Yeah, I know. But hang with me a minute.

Perry is winning the public relations battle. He has a battery of attorneys that are likely collectively billing around $3000 an hour, and they have positioned his indictment has nothing less than an attack on the foundations of democracy. He used his veto. So what? That’s what governors do, and to prosecute him for exercising his constitutional authority will have a chilling effect on the legislative process and governmental administration.

Of course, this is not about his use of the veto. Special prosecutor Michael McCrum claims there is extensive evidence to convict the governor for an abuse of his powers. If McCrum gets a chance, he will try to convince a jury that Perry first blackmailed the D.A. by telling her he would take away her office’s millions unless she resigned. This is one elected official using his office to try to force another elected official to leave her office. That’s where the law appears to be a problem for the governor, not the fact that he, eventually, carried out his threat and issued the budget veto.

Presidential timber?

Presidential timber?

When Rosemary Lehmberg refused, Perry tried another tactic. The second approach looks like a bit of bribery. There is alleged to be grand jury testimony that he sent emissaries to Lehmberg offering her considerations for her resignation. These were said to be more money and a better job within the government. Lehmberg again demurred, and Perry took away her office’s money and forced Travis County taxpayers to pick up the tab of running a state office.

But his legal and public relations team have kept up a constant chorus that this case is about the constitution, and because that is an easy concept for the public to process, Perry’s team is winning the perceptual fight. In fact, a group of Republican and Democratic attorneys and judges signed a petition asking the judge in Perry’s case to dismiss the charges because of their threat to the constitution. This is happening at the same time the presiding judge in the case has a motion before him to drop the charges because, Perry’s attorneys claim, the prosecutor did not sign the proper documents at the correct time.

How does this help Perry run for president?
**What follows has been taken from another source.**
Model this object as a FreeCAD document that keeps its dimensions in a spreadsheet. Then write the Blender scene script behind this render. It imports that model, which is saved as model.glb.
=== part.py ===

Consider the largely conservative, anti-government voter turnout that just manifested at the mid-term elections. These are people who see Perry’s prosecution as an attack on a Republican governor who was simply doing his job. Every day the charges against the governor remain unresolved, he becomes more of a hero to that political constituency. Mid-term elections may tend to be more about the state level candidates and reactions to the president’s leadership, but they also often surface a political shift that can be leveraged in the next presidential cycle. The animated right that just sent a message to Mr. Obama and congress is the same voter group that will elevate Perry to near heroism for his alleged defense of the Texas constitution.
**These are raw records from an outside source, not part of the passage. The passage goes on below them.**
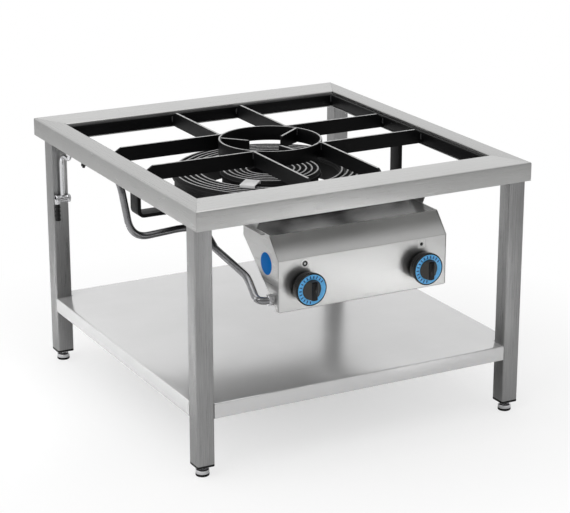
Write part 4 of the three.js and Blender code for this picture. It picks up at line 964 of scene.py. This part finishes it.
class RANGE_OT_burner(Operator):
    """Two ring castings with ridged caps, their mixing tubes, the strap and the pilot shroud"""
    bl_idname = "stove.burner"
    bl_label = "Burner"

    def execute(self, context):
        sizes = context.scene.range_sizes
        span = sizes.ridge_count * sizes.ridge_pitch / MM
        height = 6.0
        tree = ridge_tree()
        ridge = fillet([(-3.6, -0.5), (-1.5, 6, 1.2), (1.5, 6, 1.2), (3.6, -0.5)], 3)
        section = loop_object("ridge_section", [(x, y + height) for x, y in ridge])
        plate = fillet([(-span, 0, 0.6), (0, 0, 0.6), (0, height, 1.0), (-span, height, 1.0)], 3)
        edge = loop_object("plate_section", plate)
        for name, outer, segments in (("outer", 167.0, 128), ("inner", 86.0, 96)):
            cap = evaluated(f"{name}_ridged_cap", tree, {
                "Outer radius": outer * MM, "Base": CAP_BOTTOM * MM, "Ridge pitch": sizes.ridge_pitch,
                "Ridges": sizes.ridge_count, "Segments": segments, "Centre": BURNER * MM,
                "Section": section, "Edge": edge})
            bm = bmesh.new()
            bm.from_mesh(cap.data)
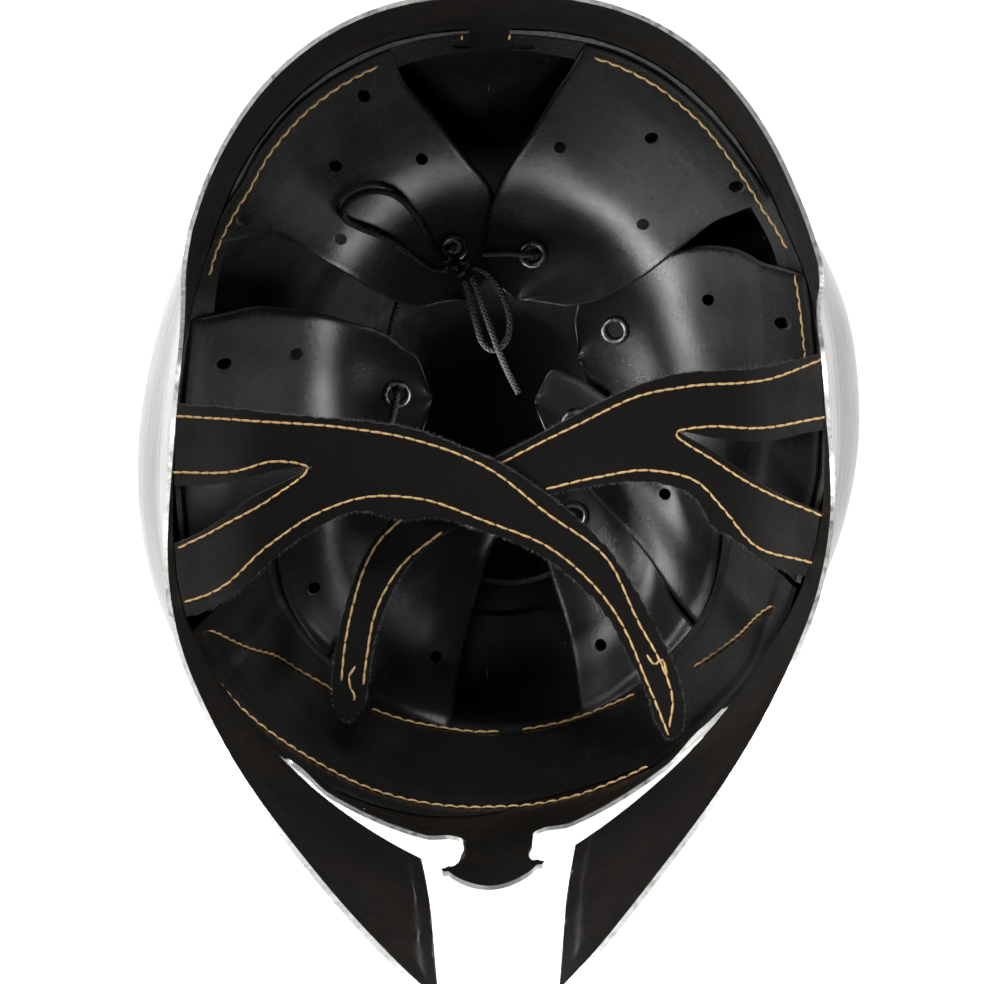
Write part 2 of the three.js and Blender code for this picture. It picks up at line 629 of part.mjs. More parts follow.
// Lace, tied in a bow.
function onLining([x, y, lift]) {
  // A point at a height over the lining, from its place seen from above.
  const turn = (Math.atan2(x, y - LINING_AXIS_Y) * 180) / Math.PI;
  const edge = lookup(LINING_EDGE, 'deg', Math.abs(turn));
  let rise = 0;
  for (let i = 0; i < 8; i++) {
    const sine = Math.hypot(x, y - LINING_AXIS_Y) / edge.r / (1 - edge.lean * (1 - rise));
    rise = (1 - Math.sqrt(1 - Math.min(1, sine * sine))) ** LINING_BOWL;
  }
  return [x * WIDE, y * LONG, (LINING_FLOOR + (edge.z - LINING_FLOOR) * rise) * TALL + lift];
}

function cord(points, steps) {
  // A round cord through the given points.
  const path = new THREE.CatmullRomCurve3(points.map((p) => new THREE.Vector3(...p)), false, 'centripetal');
  const section = new THREE.Shape();
  section.absarc(0, 0, LACE / 2, 0, Math.PI * 2, false);
  const g = new THREE.ExtrudeGeometry(section, { steps, curveSegments: 4, extrudePath: path, bevelEnabled: false });
  return solid(g);
}
const black = '#0f0e0e';
function pass([name, way]) {
  // Three points through an eyelet, along its axis.
  const { centre, turn } = eyelets.find((e) => e.name === name);
  const axis = new THREE.Vector3(0, way === 'up' ? 1 : -1, 0).applyQuaternion(turn);
  return [-2.3, 0, 2.3].map((d) => centre.clone().addScaledVector(axis, d).toArray());
}
const laceRing = LACE_RING.flatMap((row) => (row.length === 2 ? pass(row) : [lining(...row)]));
const laceLeft = LACE_LOOP_LEFT.map(onLining);
const laceRight = LACE_LOOP_RIGHT.map(onLining);
const laceEnd = LACE_END.map(onLining);
add('lace_ring', geometryOf(cord(laceRing, 84)), black, 0.9, 0);
add('lace_loop_left', geometryOf(cord(laceLeft, 26)), black, 0.9, 0);
add('lace_loop_right', geometryOf(cord(laceRight, 22)), black, 0.9, 0);
add('lace_end', geometryOf(cord(laceEnd, 10)), black, 0.9, 0);
const knot = new THREE.SphereGeometry(KNOT_SIZE, 12, 8);
knot.scale(1.05, 1, 0.9);
knot.translate(...onLining(KNOT));
add('lace_knot', geometryOf(solid(knot)), black, 0.9, 0);

// The origin is the middle of the outline seen from above, on the surface that the crown rests on.
const extent = new THREE.Box3().setFromObject(group);
const middle = extent.getCenter(new THREE.Vector3());
group.position.set(-middle.x, -middle.y, -extent.min.z);

export default group;
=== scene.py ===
import math

import bmesh
import bpy
import numpy as np
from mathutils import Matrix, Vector


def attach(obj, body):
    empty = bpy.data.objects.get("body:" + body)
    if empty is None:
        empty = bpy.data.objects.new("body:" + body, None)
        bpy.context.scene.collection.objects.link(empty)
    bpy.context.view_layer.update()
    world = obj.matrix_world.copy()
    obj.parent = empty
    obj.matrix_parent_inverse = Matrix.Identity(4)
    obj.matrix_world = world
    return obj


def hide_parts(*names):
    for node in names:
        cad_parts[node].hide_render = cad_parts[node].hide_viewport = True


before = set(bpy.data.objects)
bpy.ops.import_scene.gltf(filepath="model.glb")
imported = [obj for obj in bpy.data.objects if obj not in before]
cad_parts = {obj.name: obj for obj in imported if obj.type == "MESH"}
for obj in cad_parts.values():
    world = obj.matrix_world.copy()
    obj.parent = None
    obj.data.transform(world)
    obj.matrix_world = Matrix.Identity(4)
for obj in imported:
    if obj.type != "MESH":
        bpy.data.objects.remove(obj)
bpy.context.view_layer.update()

# Camera: looks almost straight down into the open rim, tipped seven degrees so that it sees
# a little more of the face wall, from far enough that the rim and the crown keep their sizes.
camera = bpy.data.objects.new("camera", bpy.data.cameras.new("camera"))
camera.data.lens = 135.6
camera.data.sensor_width = 36
camera.location = (-0.0018, 0.1189, 1.2418)
camera.rotation_euler = (math.radians(-7), 0, 0)
bpy.context.scene.collection.objects.link(camera)
bpy.context.scene.camera = camera

# Light: soft boxes high on the left, on the right, on the face side and on the nape side, four small
# ones low in the open bowl that bring out the sheen of the petals, and a pale room. The floor is a
# plain white sheet.
def soft_box(name, place, target, size, power, spread=180):
    """A rectangular area light at a place, turned to face the target, its spread in degrees."""
    lamp = bpy.data.lights.new(name, "AREA")
    lamp.shape = "RECTANGLE"
    lamp.size, lamp.size_y = size
    lamp.energy = power
    lamp.spread = math.radians(spread)
    item = bpy.data.objects.new(name, lamp)
    item.location = place
    item.rotation_euler = (Vector(target) - Vector(place)).to_track_quat("-Z", "Y").to_euler()
    item.visible_camera = False
    bpy.context.scene.collection.objects.link(item)
    return item


soft_box("key", (-0.95, 0.2, 1.25), (0, 0, 0.1), (0.3, 0.8), 17)
soft_box("side", (0.95, 0.25, 1.2), (0, 0, 0.1), (0.3, 0.6), 6)
soft_box("face_side", (-0.35, -1.1, 1.3), (0, 0, 0.1), (0.6, 0.3), 5)
soft_box("nape_side", (0.1, 1.1, 1.25), (0, -0.03, 0.1), (0.5, 0.3), 14)
soft_box("bowl_rear", (-0.006, 0.002, 0.056), (0.05, 0.042, 0.055), (0.036, 0.02), 0.0105, 100)
soft_box("bowl_nape", (0.008, -0.004, 0.06), (-0.034, 0.056, 0.056), (0.03, 0.02), 0.0045, 110)
soft_box("bowl_right", (-0.012, -0.03, 0.08), (0.06, -0.036, 0.056), (0.02, 0.03), 0.009, 110)
soft_box("bowl_left", (0.004, -0.014, 0.062), (-0.06, -0.01, 0.056), (0.04, 0.02), 0.007, 120)
world = bpy.data.worlds.new("pale_room")
bpy.context.scene.world = world
world.use_nodes = True
sky = world.node_tree
height = sky.nodes.new("ShaderNodeSeparateXYZ")
sky.links.new(sky.nodes.new("ShaderNodeTexCoord").outputs["Generated"], height.inputs[0])
fall = sky.nodes.new("ShaderNodeValToRGB")
fall.color_ramp.elements[0].position = 0.25
fall.color_ramp.elements[0].color = (1, 1, 1, 1)
fall.color_ramp.elements[1].position = 0.85
fall.color_ramp.elements[1].color = (0.045, 0.045, 0.045, 1)
sky.links.new(height.outputs["Z"], fall.inputs["Fac"])
sky.links.new(fall.outputs["Color"], sky.nodes["Background"].inputs["Color"])
sky.nodes["Background"].inputs["Strength"].default_value = 0.9
bpy.context.scene.view_settings.view_transform = "Standard"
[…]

And Ted Cruz is not their answer to who makes the ideal nominee in 2016. The GOP wants the best possible candidate to take on what is likely to be the candidacy of former Secretary of State Hillary Clinton, and the former Canadian Cruz has shown no indication he can build a broad base of support. He can exercise conservatives and raise money but the presidency is a job that is won by collecting votes just to the left and right of the center. No over-paid analyst on any of the cable networks would suggest that Cruz has ever uttered a word that would appeal to any moderates. He can call himself a constitutional conservative but the Texas senator is, by virtually any definition, a radical, who is more libertarian than Republican. Government is to pave the roads, protect the borders, and then get the hell out of our way.

That leaves Jeb Bush. (I dismiss the two Governors Walker and Chris Christie for reasons too detailed for this post.) The former Florida governor’s problems lie in the GOP primary process where Cruz excels. The people who vote in the Republican primaries are now the activists that hear music when Ted Cruz screeches. They will not vote nor raise money in meaningful ways for another Bush. Jeb, however, can raise the institutional money from corporations and wealthy donors, if he can convince them America is interested in another Bush president. The answer is a probable no. Regardless, Jeb is likely to have a fierce fight with Cruz through the primaries.

Jeb’s larger issue, though, is simply being another Bush running against another Clinton. This is a rerun that will be hard for many Americans to watch. However, there now seems little doubt Ms. Clinton will make a run for the presidency. Although she acknowledges having reached the point in her life where she’d like to spend time with her grandchild and work with her family’s foundation, Hillary Clinton cannot resist the pull of history, and its perceived obligations. We may be a generation distant from anything close to a female presidential candidate that will present the breadth of her resume’ and a favorable political climate. She is running. (I’d much prefer Elizabeth Warren, but she appears disinclined to run.)

Which brings us back to Mr. Three Things.

If he is convicted, Rick Perry faces up to 106 years in jail. But because America always has a problem with putting politicians behind bars, nobody would ever expect the governor to do time. Of course, if he’s a felon, he cannot even vote, which also eliminates running for president. If he is exonerated, however, or the charges are dropped, there stands the man in the glasses, longest-serving governor in the history of Texas, who stood up to those who would attack his constitutional powers, went to the border with guns and the National Guard when Washington said there were sufficient forces present; he gives himself credit for making Texas the fastest growing state and most vibrant economy in America, and he claims to have cut taxes. Rick Perry could become a very viable GOP presidential candidate.

Which is as hard to write, as it is to believe.